WHILE DISTRICT OFFICIALS SAID that they have known for some time about the long-term enrollment decline, their own attorneys fought to keep the issue out of the Measure Y ballot pamphlet. Before the November 8 election, an L.A. Unified parent challenged the Howard Jarvis Taxpayer Association’s ballot argument, which stated that the district was losing students and had no immediate need for another measure.

The law firm representing the parent, Strumwasser and Woocher, helped the school district write the language for Measure Y. The firm failed to persuade a judge to strip language from the ballot argument stating, among other things, that the district expected a “long-term trend of declining enrollment.” The lawyers argued in its legal documents that the district had figures available only through 2008 — and that the data beyond that year suggested rising, not falling, enrollment.

“The assertion that LAUSD is expecting long-term declining enrollment is false and misleading,” the law firm wrote. “The projections to which the argument refers do not represent a long-term projection and are immaterial to Measure Y.”

Kris Vosburgh, executive director of the taxpayer association, said his group relied on the district’s 2005-’06 budget. “We were using their numbers. And it turns out, unfortunately, that we were correct,” he said.

The 79-page ballot language for Measure Y sent a conflicting message on just how many classrooms would be built. While it promised to fund the construction of 20,000 classroom seats, the ballot identified projects covering more than 126,000 seats. Some were already under way when voters decided the fate of Measure Y, and a few were already filled with students.

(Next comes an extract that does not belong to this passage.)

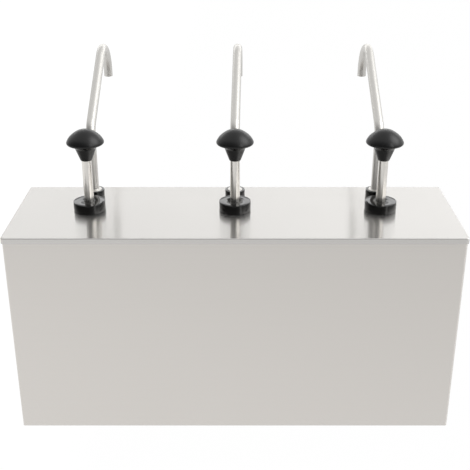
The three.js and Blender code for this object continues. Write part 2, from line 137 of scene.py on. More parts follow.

The two previous school-construction bond measures were focused on overcrowding at the high-school and middle-school levels, working to move children from a multitrack calendar back to a 180-day, two-semester school year. Under a legal settlement reached with the ACLU and the Mexican American Legal Defense and Education Fund, the district must eliminate the “Concept 6” calendar — which has 17 fewer days in the school year — by July 2012, a task that will require a total of 170,000 seats, said deputy chief facilities executive Guy Mehula.

The district expects that 70,000 classroom seats will have been finished by the end of 2006. Still, Mehula also said the drop in enrollment has put the district ahead of schedule in its effort to address overcrowding. In a single year, the number of schools that rely on involuntary busing dropped from 55 to 22 — ahead of the district’s projections by 23 schools. The number of schools operating on the Concept 6 calendar was reduced by roughly a third, from 130 to 85 — putting the district ahead of schedule by 41 schools.

Mehula predicted that enrollment will start increasing again in 2014 or 2015. But, he added, no one can be sure. “Demography is not a science. It’s art,” he said.

Young said that Measure Y will be needed even if enrollment drops. But she argued too little will go toward charter schools, which are part of the district but unburdened by state-education regulations.

The district expects enrollment in its independent charter schools to double, from 23,852 in the 2004-’05 school year to 52,169 in 2009-’10. Although $50 million is available in Measure Y for charter schools, few have tapped the money, because of the district’s bureaucracy, said Young, who heads the California Charter Schools Association.

“They’re sitting on $100 million at the same time that charter schools are having to find church basements and warmed-over warehouses,” she said.